The Iraqi Secret Police Files: A Documentary Record of the Anfal Genocide
Abstract
In March 1991, after the defeat of the Iraqi armed forces in the Gulf War, Kurdish rebels rose in popular revolt against the Iraqi regime, storming and burning secret police stations, prisons, and torture centres. In the uprising, the Iraqi Kurds seized an enormous cache of secret police files from several cities and towns in the northern region of Iraqi Kurdistan before Saddam Hussein's armed forces returned to crush the revolt after having quelled mass uprisings in the south among the Shiites. The captured documents quickly took on international importance, as they contained direct evidence of crimes against humanity and the Anfal genocide that had been perpetrated against the Kurds by the Iraqi regime during the late 1980s.

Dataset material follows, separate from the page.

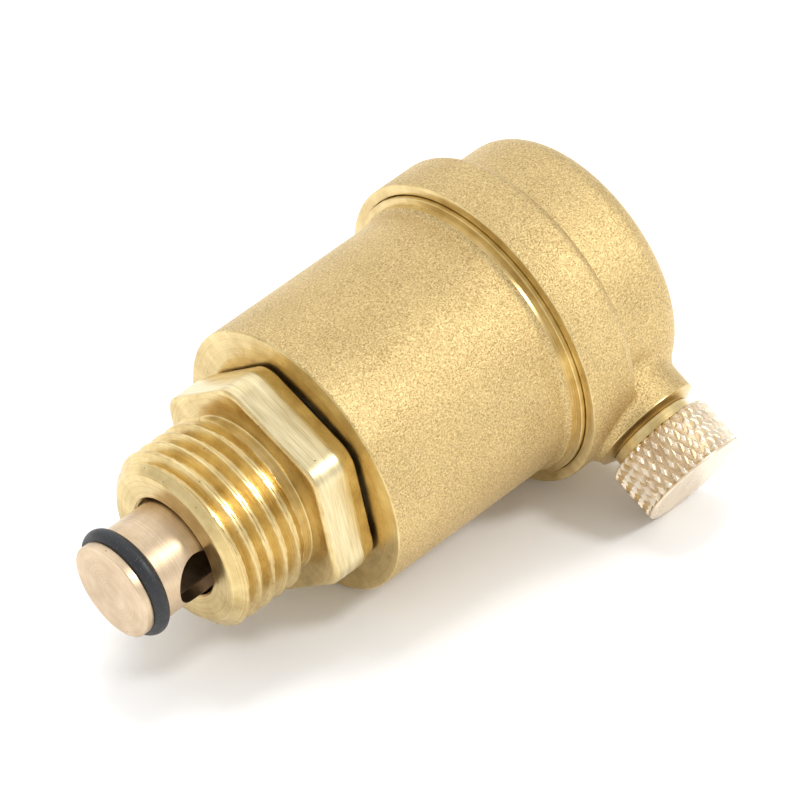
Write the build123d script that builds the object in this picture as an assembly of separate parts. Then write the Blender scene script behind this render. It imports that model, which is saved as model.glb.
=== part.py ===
from build123d import *
from math import acos, cos, degrees, sin
import os

# Automatic air vent on its shut-off valve, with a knurled side outlet. Millimetres, +Z up.
# Heights below are counted from the inlet thread's end face. The row's origin is the middle of the
# inlet thread, so every part is moved down by THREAD_MIDDLE when it is written.
THREAD_MIDDLE = 5.2

# Inlet thread, G1/2 (ISO 228): major diameter 20.955, 14 turns per inch
INLET_THREAD_R = 10.4775
INLET_THREAD_DEPTH = 1.162
INLET_THREAD_PITCH = 1.814
INLET_CREST_WIDTH = 0.36
INLET_FIRST_CREST = 1.58
INLET_CRESTS = 5
INLET_END_R = 8.92
UNDERCUT_R = 9.35
UNDERCUT_BOTTOM = 9.75

# Hexagon of the shut-off valve
HEX_BOTTOM = 11.05
HEX_TOP = 16.8
HEX_FLATS = 24.0
HEX_CORNER_FILLET = 3.2
HEX_FLAT_DIRECTION = 24.6
HEX_TOP_CHAMFER_HEIGHT = 1.7
HEX_TOP_CHAMFER_WIDTH = 0.45
HEX_BOTTOM_CHAMFER = 0.3
SHOULDER_RELIEF_R = 10.6
SHOULDER_RELIEF_DEPTH = 0.05

# Joint between the valve and the vent, M18 x 1.5
JOINT_THREAD_R = 9.0
JOINT_THREAD_TOP = 24.8
JOINT_THREAD_CLEARANCE = 0.1
GASKET_INNER_R = 9.35
GASKET_OUTER_R = 11.0
GASKET_BOTTOM = 16.82
GASKET_TOP = 18.15
GASKET_RECESS_R = 11.1
GASKET_RECESS_TOP = 18.17

# Water way through the valve, and the plunger in it
BORE_R = 5.95
BORE_MOUTH_CHAMFER = 0.25
SPRING_CHAMBER_R = 7.3
SPRING_SEAT = 4.0
PLUNGER_FACE = -8.68
PLUNGER_RIM_R = 5.55
PLUNGER_RIM_THICKNESS = 0.99
PLUNGER_RIM_ROUND = 0.13
PLUNGER_TUBE_R = 5.6
PLUNGER_TUBE_INNER_R = 4.4
PLUNGER_TUBE_FLOOR = -4.5
PLUNGER_TOP = 25.0
WINDOW_R = 3.1
WINDOW_HEIGHT = -0.95
WINDOW_DIRECTION = -26.0
O_RING_SECTION_R = 0.975
O_RING_GROOVE_WIDTH = 1.98
O_RING_GROOVE_R = 4.45
RETAINING_RING_R = 7.05
RETAINING_RING_INNER_R = 5.22
RETAINING_RING_GROOVE_R = 5.2
RETAINING_RING_BOTTOM = 14.02
RETAINING_RING_TOP = 15.2
SPRING_WIRE_R = 0.4
SPRING_MEAN_R = 6.45
SPRING_TURNS = 5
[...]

The extraordinary journey of these documents from northern Iraq to the National Archives in Washington, and then to the University of Colorado at Boulder's Human Rights Initiative has been an odyssey of international political dimensions. The documents have great international significance as they comprise the evidentiary centrepiece of a broad-based international campaign by human rights groups, the United States government, judicial authorities overseas, and others to indict and bring to justice Saddam Hussein and his top leadership before an international tribunal. Whatever occurs in the current effort to prosecute the Iraqi leadership, it is clear that the story surrounding these documents is far from over.